For many years industry, and particularly the transportation industry, has been concerned with designing compositions that function to provide sealing, baffling, vibrational and acoustical damping to articles of manufacture such as transportation vehicles (e.g. automotive vehicles). Cavities resulting from design and assembly of transportation vehicles allow the movement of such things as sound, water and debris to the detriment of the vehicle and passengers. Numerous solutions to the sealing of such cavities have been proposed. One such solution is the attachment of preformed, heat activatable foamable parts to the inside or near vicinity of the cavities. Typically these parts rely on an external heat source to activate a foaming agent inside the preformed part, causing it to expand and completely, or near completely, and fill the targeted cavity. In automotive applications, a preformed sealant is installed during body assembly, where the assembled body is then dipped in an e-coat bath and guided through an oven to dry and cure the corrosion resistant e-coat coating. In this example, the preformed sealant has been designed to expand and cure when exposed to the e-coat oven heat. One design difficulty in these automotive applications arises from differences in oven temperature (between ovens or within an oven) and differences in heat exposure time. It would therefore be desirable for sealant compositions utilized in such applications to exhibit one or more properties that allow the compositions to expand consistently and uniformly over a wider range of bake times and temperatures.

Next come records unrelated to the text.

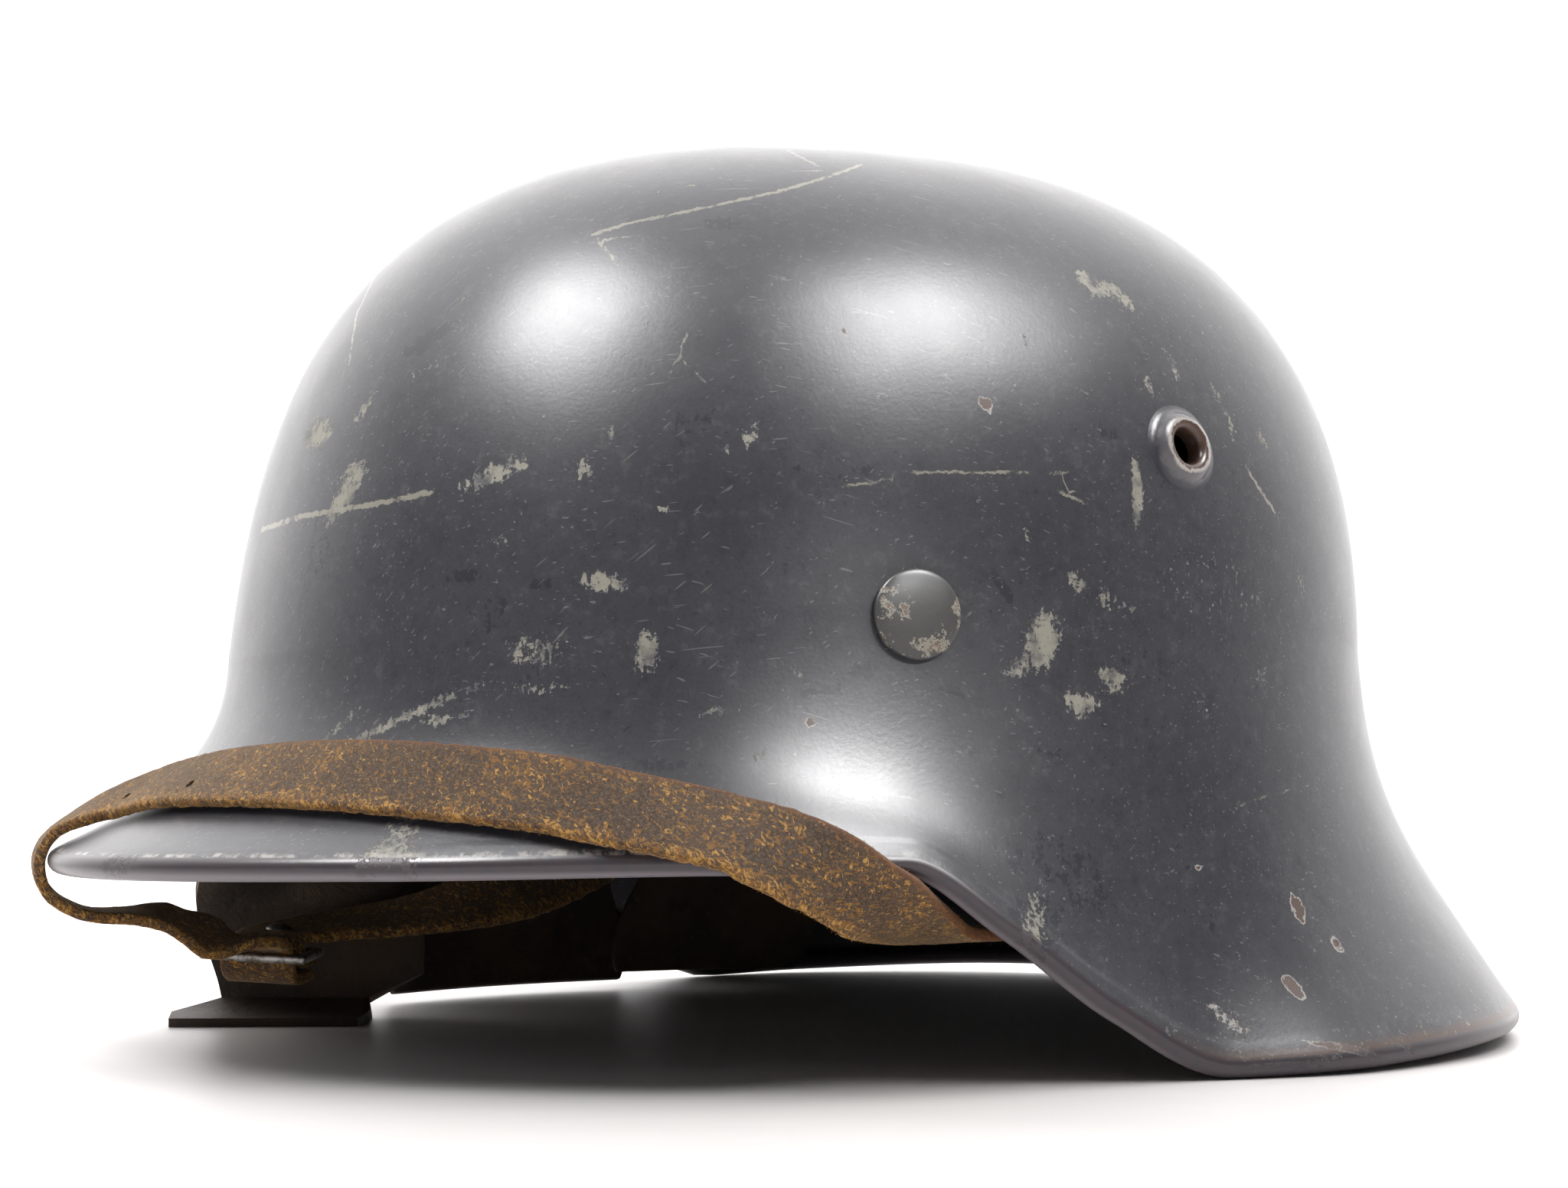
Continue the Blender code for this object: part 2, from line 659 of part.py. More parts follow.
def strap_object(name, rows, parts, material):
    """Flat strap along a route, one closed body."""
    sections = smooth_route(rows, STRAP_STEP)
    points = []
    for i, (place, width) in enumerate(sections):
        before = sections[max(i - 1, 0)][0]
        after = sections[min(i + 1, len(sections) - 1)][0]
        ahead = (after - before).normalized()
        across = (width - ahead * width.dot(ahead)).normalized()
        face = ahead.cross(across)
        half_w = across * STRAP_WIDTH / 2
        half_t = face * STRAP_THICKNESS / 2
        points += [place - half_w + half_t, place + half_w + half_t,
                   place + half_w - half_t, place - half_w - half_t]
    faces = grid_faces(len(sections), 4, closed=True)
    end = len(points)
    faces += [(3, 2, 1, 0), (end - 4, end - 3, end - 2, end - 1)]
    strap = mesh_object(name, points, faces, parts, material)
    mesh = bmesh.new()
    mesh.from_mesh(strap.data)
    bmesh.ops.recalc_face_normals(mesh, faces=mesh.faces)
    mesh.to_mesh(strap.data)
    mesh.free()


def bale_fold(angle, inward_first):
    """Strap rows round the bale's bar, from the cut end to the side that leads away."""
    frame = bale_frame(angle)
    clear = BALE_THICKNESS / 2 + STRAP_THICKNESS / 2 + 2 * GAP
    over = BALE_BAR / 2 + STRAP_THICKNESS / 2 + 2 * GAP
    shape = ((-clear, -2.6 * clear), (-clear, 0), (-clear * 0.72, over * 0.8), (0, over * 1.08),
             (clear * 0.72, over * 0.8), (clear, 0), (clear, -3.2 * clear))
    sign = 1 if inward_first else -1
    width = frame.to_3x3() @ Vector((1, 0, 0))
    return [(frame @ Vector((0, up, sign * out)), width) for out, up in shape]


def on_shell(angle, share):
    """Strap row on the outer face, its width running down the shell."""
    down = share_at_height(angle, share * VISOR_HEIGHT)
    lift = STRAP_THICKNESS / 2 + GAP + STRAP_LIFT
    place = shell_point(angle, down) + shell_normal(angle, down) * lift
    fall = shell_point(angle, min(down + 0.05, 2)) - shell_point(angle, down - 0.05)
    return place, fall.normalized()


def off_rim(angle, out, up, width):
    """Strap row placed from the edge of the rim, outward and up from its underside."""
    radius = plan_radius(angle) + rim_flare(angle) + out * STRAP_WIDTH
    return plan_point(angle, radius, rim_height(angle) + up * STRAP_WIDTH), Vector(width).normalized()


def off_ring(angle, inward, up, width):
    """Strap row placed inside the liner ring, at a height over the floor."""
    radius = plan_radius(angle, WALL + BAND_SPACING) - inward * STRAP_WIDTH
    return plan_point(angle, radius, up * STRAP_WIDTH), Vector(width).normalized()


def buckle_frame_matrix():
    """Matrix of the buckle: X along its width, Y the way the straps run, Z up."""
    ahead = Vector((-0.86, 0.50, 0.04)).normalized()
    width = Vector((0.50, 0.86, -0.05)).normalized()
    up = ahead.cross(width) * -1
    width = ahead.cross(up)
    place = plan_point(-15.5, WAIST_FRONT - 0.0065, BUCKLE_HEIGHT)
    return Matrix.Translation(place) @ Matrix((width, ahead, up)).transposed().to_4x4()


def build_straps(parts, material):
    """Long strap over the visor and short strap inside, each folded round its bale."""
    buckle = buckle_frame_matrix()
    turn = buckle.to_3x3()
    layer = BUCKLE_THICKNESS / 2 + STRAP_THICKNESS / 2 + GAP * 1.5
    bar = BUCKLE_LENGTH / 2 - BUCKLE_BAR / 2

    def at_buckle(along, up):
        """Strap row in the buckle's own frame."""
        return buckle @ Vector((0, along, up)), turn @ Vector((1, 0, 0))

    long_rows = bale_fold(BALE_ANGLE, True)
    long_rows += [off_rim(*row) for row in UNDER_RIM_ROWS]
    long_rows += [on_shell(*row) for row in ON_SHELL_ROWS]
    long_rows += [off_rim(*row) for row in OVER_FRONT_ROWS]
    long_rows += [
        at_buckle(-bar * 1.8, layer * 1.6),
        at_buckle(-bar * 1.35, layer * 1.3),
        at_buckle(-bar, layer * 1.05),
        at_buckle(-bar * 0.68, layer * 0.80),
        at_buckle(-bar * 0.56, layer * 0.15),
        at_buckle(-bar * 0.50, -layer * 0.60),
        at_buckle(-bar * 0.33, -layer * 1.35),
        at_buckle(0, -layer * 1.95),
        at_buckle(bar * 0.5, -layer * 2.2),
        at_buckle(bar * 1.1, -layer * 2.25),
        at_buckle(bar * 1.9, -layer * 2.2),
    ]
    strap_object("chin_strap", long_rows, parts, material)

    short_rows = [
        at_buckle(bar * 2.2, -layer),
        at_buckle(bar, -layer),
        at_buckle(bar - layer * 0.90, -layer * 0.82),
        at_buckle(bar - layer * 1.14, 0),
        at_buckle(bar - layer * 0.90, layer * 0.82),
        at_buckle(bar, layer),
        at_buckle(bar * 1.8, layer * 1.1),
    ]
    short_rows += [off_ring(*row) for row in INSIDE_ROWS]
    short_rows += list(reversed(bale_fold(-BALE_ANGLE, False)))
    strap_object("strap_short", short_rows, parts, material)


def build_buckle(parts, metal):
    """Metal frame with one window for the two straps."""
    matrix = buckle_frame_matrix()
    across = BUCKLE_WIDTH / 2
    along = BUCKLE_LENGTH / 2
    outer = (-across, -along, across, along)
    inner = (BUCKLE_BAR - across, BUCKLE_BAR - along, across - BUCKLE_BAR, along - BUCKLE_BAR)
    windowed_plate("buckle_frame", outer, inner, BUCKLE_THICKNESS, matrix, parts, metal)


def build():
    """Build every piece of the helmet."""
    clear_scene()
    scene = bpy.context.scene
    parts = bpy.data.collections.new("steel_helmet")
    cutters = bpy.data.collections.new("cutters")
    scene.collection.children.link(parts)
    scene.collection.children.link(cutters)
    paint = make_material("shell_paint", (0.060, 0.068, 0.090), 0.38, 0.0)
    rivet_paint = make_material("rivet_paint", (0.110, 0.115, 0.110), 0.45, 0.0)
    metal = make_material("liner_metal", (0.300, 0.300, 0.290), 0.45, 1.0)
    liner = make_material("liner_leather", (0.070, 0.045, 0.030), 0.75, 0.0)
    strap = make_material("strap_leather", (0.130, 0.085, 0.045), 0.85, 0.0)
    build_shell(parts, cutters, paint)
    build_rivets(parts, rivet_paint)
    build_rings(parts, cutters, metal, liner)
    build_tongues(parts, cutters, liner)
    build_bales(parts, metal)
    build_straps(parts, strap)
    build_buckle(parts, metal)


build()
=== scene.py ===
"""Looks of a worn steel helmet: painted shell, rivets, leather liner and a rough chin strap.

Metres, +Z up, front towards -Y, the wearer's left at +X, the floor at Z = 0. Plan angles are in degrees:
0 at the front, 90 at the wearer's left, -90 at the right and 180 at the rear.
"""
import random
from math import ceil, cos, pi, radians, sin

import bmesh
import bpy
import numpy as np
from mathutils import Matrix, Vector, noise
from mathutils.bvhtree import BVHTree


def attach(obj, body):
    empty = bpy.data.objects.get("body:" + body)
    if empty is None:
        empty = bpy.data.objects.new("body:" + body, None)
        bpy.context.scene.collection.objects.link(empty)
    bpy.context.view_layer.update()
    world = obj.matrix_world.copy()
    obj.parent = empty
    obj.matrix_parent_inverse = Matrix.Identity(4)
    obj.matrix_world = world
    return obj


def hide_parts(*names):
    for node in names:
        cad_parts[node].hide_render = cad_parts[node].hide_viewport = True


MM = 0.001
BODY = "root"

# Photograph frame and camera
PHOTO_WIDTH = 2048
PHOTO_HEIGHT = 1552
FOCAL_PIXELS = 3557.5
SENSOR_WIDTH = 36.0
CAMERA_AZIMUTH = 65.047
CAMERA_DISTANCE = 0.5284
CAMERA_HEIGHT = 0.05404
CAMERA_PITCH = 3.157
CAMERA_YAW = 0.119

# Shell sizes, as the frame has them
CROWN_HEIGHT = 0.1659
CROWN_BACK_SHIFT = 0.0085
WAIST_FRONT = 0.1043
WAIST_SIDE = 0.0968
WAIST_REAR = 0.1134
WAIST_SQUARENESS = 2.16
WAIST_HEIGHTS = (0.0695, 0.0770, 0.0696)
EQUATOR_DROP = 0.0223
DOME_FULLNESS = (3.20, 2.75, 2.57)
DOME_SPREAD = 2.6
WALL = 0.0012
VISOR_FLARE = 0.0330
SKIRT_FLARE = 0.0287
VISOR_HEIGHT = 0.0338
FLARE_START = (0.56, 0.70, 0.32)
FLARE_END = (0.405, 0.40, 0.875)
ROLL_RADIUS = 0.0021
ROLL_TURN = 262
VENT_ANGLE = 109.0
VENT_HEIGHT = 0.1043
VENT_BASE_RADIUS = 0.0067
VENT_LIP_RADIUS = 0.0046
VENT_BORE_RADIUS = 0.0030
VENT_RISE = 0.0021
RIVET_ANGLE = 78
RIVET_HEIGHT = 0.0746
RIVET_HEAD_RADIUS = 0.0073
RIVET_HEAD_EDGE = 0.0007
RIVET_HEAD_RISE = 0.0012
RIVET_SHANK_RADIUS = 0.0024
RIVET_TAIL_RADIUS = 0.0042
RIVET_TAIL_THICKNESS = 0.0010
GAP = 0.0003
BAND_SPACING = 0.0080
BAND_THICKNESS = 0.0010
BAND_BASE = 0.0580
STRAP_WIDTH = 0.0140
STRAP_THICKNESS = 0.0020
STRAP_LIFT = 0.0011
BALE_ANGLE = 96
BALE_THICKNESS = 0.0014
BALE_DROP = 0.0120
BALE_BAR = 0.0028
BUCKLE_LENGTH = 0.0145
BUCKLE_BAR = 0.0020
BUCKLE_THICKNESS = 0.0016
BUCKLE_HEIGHT = 0.0150
BUCKLE_ANGLE = -15.5
BUCKLE_INSET = 0.0065
CENTRE_Y = (WAIST_REAR + SKIRT_FLARE - WAIST_FRONT - VISOR_FLARE - STRAP_THICKNESS - 2 * GAP) / 2

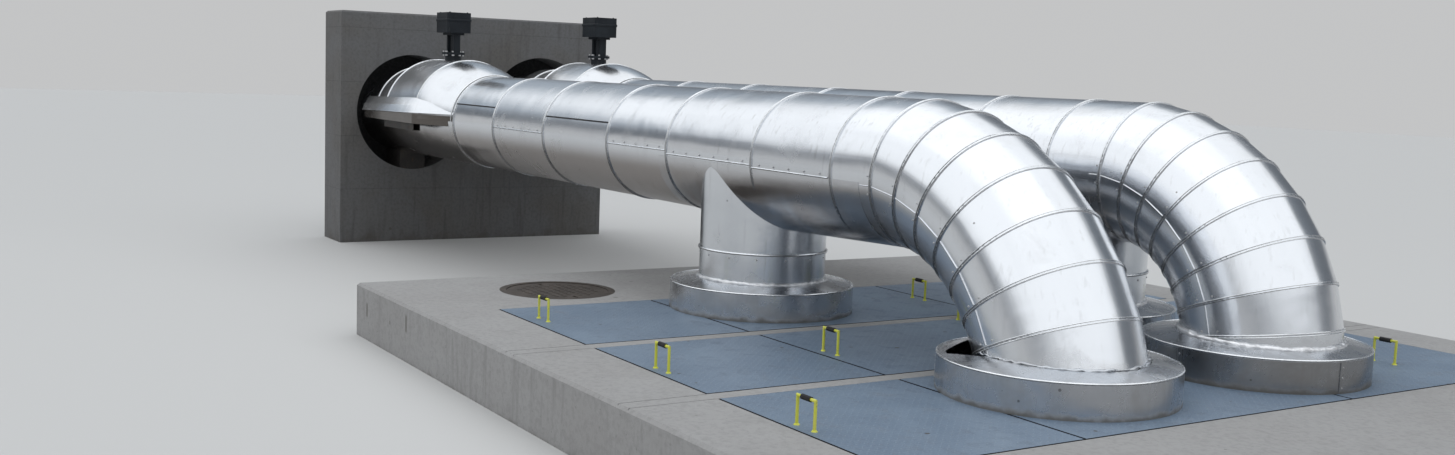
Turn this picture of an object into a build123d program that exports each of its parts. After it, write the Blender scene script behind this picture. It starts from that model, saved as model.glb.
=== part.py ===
"""Pipe bridge: two clad district heating pipes between a chamber slab and a portal wall.

+X runs along the pipes from the wall to the elbows and +Z is up. The origin is on the ground,
in the middle of the footprint. All sizes are in millimetres.
"""
import os
from math import cos, radians, sin, tan

from build123d import *

os.makedirs("parts", exist_ok=True)

# clad pipes
jacket_d = 750
column_d = 742
carrier_d = 508
carrier_wall = 11
pipe_spacing = 1318
front_axis_above_slab = 900
rear_axis_above_slab = 920
seat_gap = 0.3
bead_height = 4
bead_width = 18

# chamber slab: tray covers in bays between cast beams, with a concrete margin on each side
slab_height = 325
edge_chamfer = 15
margin_front = 433
margin_back = 433
margin_left = 1190
margin_right = 1190
cover_bays = (1100, 1160, 1250)
cover_rows = (971, 1706, 1587)
beam_width = 90
cover_thickness = 60
cover_gap = 12
cover_fit = 2
plate_thickness = 12
rim_width = 40
joint_width = 6
joint_depth = 8

# round manhole, its centre measured from the slab's front left corner
manhole_from_left = 666
manhole_from_front = 1047
manhole_lid_d = 620
manhole_rim_width = 45
manhole_depth = 80
manhole_seat_width = 25
lid_thickness = 36
lid_gap = 3
lid_lift = 4
lid_slot_length = 60
lid_slot_width = 22
lid_slot_depth = 20

# handles on the covers: share of the cover's length and width at which each one stands
handle_width = 120
handle_height = 120
handle_bar_d = 14
grip_d = 24
grip_length = 60
handle_sides = 8
handle_places = {
    "cover_1_1": [(0.36, 0.10)],
    "cover_1_2": [(0.58, 0.06)],
    "cover_1_3": [(0.52, 0.06)],
    "cover_2_1": [(0.49, 0.96)],
    "cover_2_2": [(0.55, 0.04), (0.155, 0.80)],
    "cover_3_1": [(0.50, 0.90)],
    "cover_3_2": [(0.50, 0.90)],
    "cover_3_3": [(0.62, 0.61)],
}

# portal wall
wall_thickness = 500
wall_height = 2150
wall_overhang = 690
wall_to_slab = 4410
sleeve_d = 1080
pipe_stub = 60
shoe_width = 240
seal_inset = 60
seal_thickness = 40

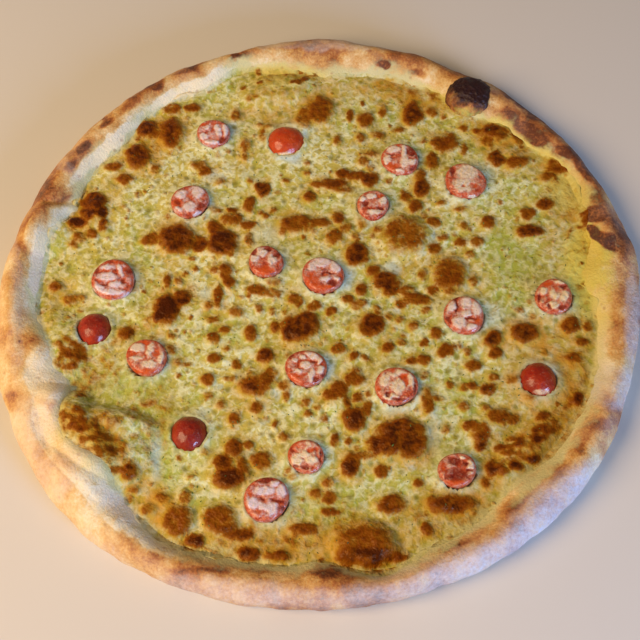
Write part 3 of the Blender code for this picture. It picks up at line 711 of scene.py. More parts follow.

Phenolic resin compositions themselves are well known and used as resinous based materials for heat stable parts in a wide range of industries. For example, in U.S. Pat. No. 5,162,428, novolac and resole type phenolic resins are combined to make molding materials with high strength and good heat and dimensional stability for the molding of automotive mechanical parts. U.S. Pat. No. 6,838,509 provides for phenolic resin composite materials composed of a phenolic resin, a filler and an organized clay layer which provides heat resistance and mechanical strength for components in the automotive and aerospace industries. However, phenolic resin compositions have not been traditionally used as foamed sealers or as stabilizers of foam sealers such as those described by the present invention.
Phenolic resins and phenolic resin compositions may be foamed through the addition of chemical blowing agents such as those described in U.S. Pat. No. 4,423,163 and International Publication WO 98/50458. However, such uses have not previously been described to include the use of phenolic resins to stabilize polyolefin based foam compositions at high temperatures.
Phenolic resins are also known to chemically crosslink polyolefin-based elastomers containing unsaturation. For example, in U.S. Pat. No. 2,701,895 the curing of polyisobutylene thermoset elastomer compounds is disclosed using a phenolic type resin. Phenolic resins are also used to crosslink the unsaturated portion of blends of saturated and unsaturated polyolefins, leading to the formation of thermoplastic elastomers or thermoplastic vulcanizates as described by U.S. Pat. Nos. 4,311,628 and 5,977,271. In either case of phenolic cured thermoset elastomers or thermoplastic elastomers, they may be foamed. However, the function of the phenolic resin is as the primary crosslinking agent.
It is thus desirable for sealant compositions utilized in applications with variable temperatures to exhibit one or more properties that allow the compositions to expand consistently and uniformly over a wide range of bake times and temperatures. Additionally, it is typically desirable for these compositions to exhibit one or more properties that allow the compositions to be more functional and more easily processed. The present invention meets some or all of the above needs by providing for the addition of a phenolic resin to form a more heat stable soft polymer expandable foam composition for use in such applications.